This article is not just an attempt to illuminate the fight about race in America. No, I pray that this article will emphasize the battle against sin that is waging war for our very souls regardless of race or gender. Ephesians 6:12 (NIV) states, “For our struggle is not against flesh and blood, but against the rulers, against the authorities, against the powers of this dark world and against the spiritual forces of evil in the heavenly realms.” This battle of sin wages war in our minds, hearts and lives as we strive to be citizens who are in this world, but not of it.
2 Corinthians 10:3 (NIV) states, “For though we live in the world, we do not wage war as the world does.”

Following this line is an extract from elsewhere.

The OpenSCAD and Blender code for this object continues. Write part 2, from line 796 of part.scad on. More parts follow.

Life, Liberty and the Pursuit of Happiness
The thought of not waging war as the world does by not retaliating is absolutely counter to our culture, especially since for approximately 400 years in America, African Americans have been warring for life, liberty and the pursuit of happiness. This phrase is taken from the United States Declaration of Independence penned by Thomas Jefferson. His edit draft of 1776 reads:
“We hold these truths to be self-evident, that all men are created equal, that they are endowed by their Creator with certain unalienable Rights, that among these are life, liberty, and the Pursuit of happiness.”

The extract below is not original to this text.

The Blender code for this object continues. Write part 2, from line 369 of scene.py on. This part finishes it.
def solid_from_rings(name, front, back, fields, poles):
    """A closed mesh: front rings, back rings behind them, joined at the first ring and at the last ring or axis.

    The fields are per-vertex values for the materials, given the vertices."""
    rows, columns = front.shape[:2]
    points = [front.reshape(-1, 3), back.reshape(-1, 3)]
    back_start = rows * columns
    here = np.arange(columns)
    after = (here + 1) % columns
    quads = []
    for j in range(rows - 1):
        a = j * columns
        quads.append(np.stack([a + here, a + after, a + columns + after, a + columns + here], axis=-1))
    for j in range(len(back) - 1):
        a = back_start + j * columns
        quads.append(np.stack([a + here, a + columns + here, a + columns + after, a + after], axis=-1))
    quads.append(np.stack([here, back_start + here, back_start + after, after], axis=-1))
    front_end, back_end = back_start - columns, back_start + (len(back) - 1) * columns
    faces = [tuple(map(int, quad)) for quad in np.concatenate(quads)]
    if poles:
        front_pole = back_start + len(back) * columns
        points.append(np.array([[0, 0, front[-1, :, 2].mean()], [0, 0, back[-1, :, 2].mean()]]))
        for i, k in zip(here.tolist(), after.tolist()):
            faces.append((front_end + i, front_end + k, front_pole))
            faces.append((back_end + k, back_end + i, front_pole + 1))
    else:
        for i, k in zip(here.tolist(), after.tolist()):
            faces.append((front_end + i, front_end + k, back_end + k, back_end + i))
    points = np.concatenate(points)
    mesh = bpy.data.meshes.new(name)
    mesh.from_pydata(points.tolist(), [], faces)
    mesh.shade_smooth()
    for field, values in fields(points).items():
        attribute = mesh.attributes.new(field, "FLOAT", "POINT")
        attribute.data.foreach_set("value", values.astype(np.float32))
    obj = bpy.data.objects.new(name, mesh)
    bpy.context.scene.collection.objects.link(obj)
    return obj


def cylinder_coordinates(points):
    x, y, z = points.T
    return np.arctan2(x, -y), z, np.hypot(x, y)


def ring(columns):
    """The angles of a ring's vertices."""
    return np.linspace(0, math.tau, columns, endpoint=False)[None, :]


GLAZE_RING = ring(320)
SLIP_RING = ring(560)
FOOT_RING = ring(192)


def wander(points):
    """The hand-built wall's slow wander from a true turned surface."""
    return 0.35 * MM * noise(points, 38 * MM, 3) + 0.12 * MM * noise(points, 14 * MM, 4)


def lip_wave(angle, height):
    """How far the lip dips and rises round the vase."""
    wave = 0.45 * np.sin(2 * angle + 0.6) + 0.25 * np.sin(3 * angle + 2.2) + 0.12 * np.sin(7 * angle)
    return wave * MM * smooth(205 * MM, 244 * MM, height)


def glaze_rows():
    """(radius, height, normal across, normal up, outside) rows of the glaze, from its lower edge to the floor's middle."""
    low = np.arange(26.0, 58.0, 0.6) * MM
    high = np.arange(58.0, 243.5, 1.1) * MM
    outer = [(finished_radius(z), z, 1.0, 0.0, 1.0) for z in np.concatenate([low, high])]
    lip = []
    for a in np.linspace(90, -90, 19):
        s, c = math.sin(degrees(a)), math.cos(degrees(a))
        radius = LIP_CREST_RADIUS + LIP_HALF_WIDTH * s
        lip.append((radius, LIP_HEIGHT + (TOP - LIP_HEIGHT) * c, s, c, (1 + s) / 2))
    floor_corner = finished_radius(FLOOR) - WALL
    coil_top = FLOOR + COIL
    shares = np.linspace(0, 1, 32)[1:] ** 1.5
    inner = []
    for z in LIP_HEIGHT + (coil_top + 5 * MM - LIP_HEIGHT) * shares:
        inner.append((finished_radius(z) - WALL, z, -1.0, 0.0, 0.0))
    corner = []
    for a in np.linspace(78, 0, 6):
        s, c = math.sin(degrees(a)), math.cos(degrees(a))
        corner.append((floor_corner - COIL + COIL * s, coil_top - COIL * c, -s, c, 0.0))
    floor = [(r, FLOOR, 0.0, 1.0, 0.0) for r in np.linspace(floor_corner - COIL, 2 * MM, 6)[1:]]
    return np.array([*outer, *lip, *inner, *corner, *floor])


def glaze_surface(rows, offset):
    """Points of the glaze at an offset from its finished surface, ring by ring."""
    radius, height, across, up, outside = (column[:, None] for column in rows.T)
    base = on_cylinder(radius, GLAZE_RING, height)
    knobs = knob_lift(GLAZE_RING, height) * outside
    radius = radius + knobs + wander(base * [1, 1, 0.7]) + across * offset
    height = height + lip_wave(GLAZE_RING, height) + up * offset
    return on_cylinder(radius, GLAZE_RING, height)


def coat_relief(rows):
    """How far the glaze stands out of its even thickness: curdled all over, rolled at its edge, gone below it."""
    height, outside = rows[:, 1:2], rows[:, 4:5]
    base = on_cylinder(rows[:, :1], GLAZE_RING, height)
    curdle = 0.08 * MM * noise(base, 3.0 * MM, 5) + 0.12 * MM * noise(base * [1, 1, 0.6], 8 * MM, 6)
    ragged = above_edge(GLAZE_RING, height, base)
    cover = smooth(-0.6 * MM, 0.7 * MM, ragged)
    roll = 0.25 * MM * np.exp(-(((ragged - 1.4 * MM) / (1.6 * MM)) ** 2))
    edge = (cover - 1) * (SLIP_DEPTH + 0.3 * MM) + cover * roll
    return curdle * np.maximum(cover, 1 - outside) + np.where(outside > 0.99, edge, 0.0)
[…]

If only this was true today. In 2020, what has changed? Did sin begin after this was written? No. Scripture teaches us that sin began with Adam and Eve in the garden and that all humans are made in the image of our creator. There is no distinction when it comes to race or gender. The war ensues when individuals, like Adam and Eve, stray from God’s prescribed Word, which instructs us to trust God’s story for our lives. We are to trust that each individual will make the choice to live according to the fruits of the Spirit which require one to be filled with love, joy, peace, patience, kindness, goodness, faithfulness, gentleness and self control. Yet, like any tug of war, the flag is pulled toward the side (or falls on the side) of individuals who think of themselves more highly and value themselves above others and do not consider the needs of others.
Life, liberty and the pursuit of happiness is thwarted when a person does not belong to Christ.

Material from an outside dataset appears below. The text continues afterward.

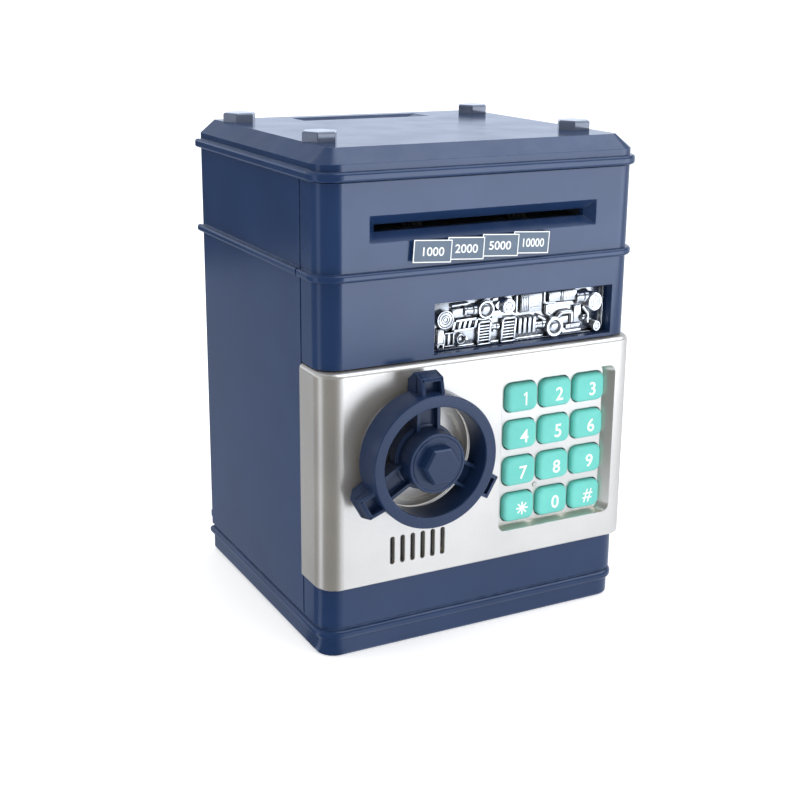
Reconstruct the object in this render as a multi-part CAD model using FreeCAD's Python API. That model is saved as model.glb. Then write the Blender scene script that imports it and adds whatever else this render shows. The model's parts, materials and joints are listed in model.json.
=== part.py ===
"""Toy cash-machine savings bank: moulded case, hinged safe door with a keypad and a handwheel latch.

Units are millimetres.  +X is the viewer's right, +Y points to the back, +Z is up.
The origin is the centre of the underside.  Each piece is written to parts/NAME.step.
"""
import FreeCAD
import Part
import math
import os

Vector = FreeCAD.Vector

# ---- case ------------------------------------------------------------------------------------
BODY_W = 129.6
BODY_D = 115.2
BASE_H = 11.6
SHELL_TOP = 173.1
LID_TOP = 184.0
WALL = 2.2
CORNER_R = 8.0
SEAM_Y = -40.6
SEAM_GAP = 1.0
BEAD_OUT = 1.8
MID_BEAD = (139.2, 142.0)
REAR_BEAD = (14.5, 17.3)
LID_BEAD = (173.1, 176.5)
LID_BAND_TOP = 179.0
LID_INSET = 5.6
LID_TOP_CORNER = 3.0
PLINTH_TOP = 27.1
MID_FLOOR = 108.5

HALF_W = BODY_W / 2
FRONT_Y = -BODY_D / 2
BACK_Y = BODY_D / 2
FRAME_Y = SEAM_Y + 0.2
FRAME_T = 2.0
TONGUE_BACK = -34.0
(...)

Romans 8:29 (NIV) states, ” For those God foreknew he also predestined to be conformed to the image of his Son, that he might be the firstborn among many brothers and sisters.” As disciples, the scriptures teaches us, “You were taught, with regard to your former way of life, to put off your old self, which is being corrupted by its deceitful desires; to be made new in the attitude of your minds; and to put on the new self, created to be like God in true righteousness and holiness.” Ephesians 4:22-24 (NIV) states that HIS image consists of RIGHTEOUSNESS AND TRUE HOLINESS. Therefore, until you are made holy, you cannot show any sign of God’s election, but rather the devil's brand-mark.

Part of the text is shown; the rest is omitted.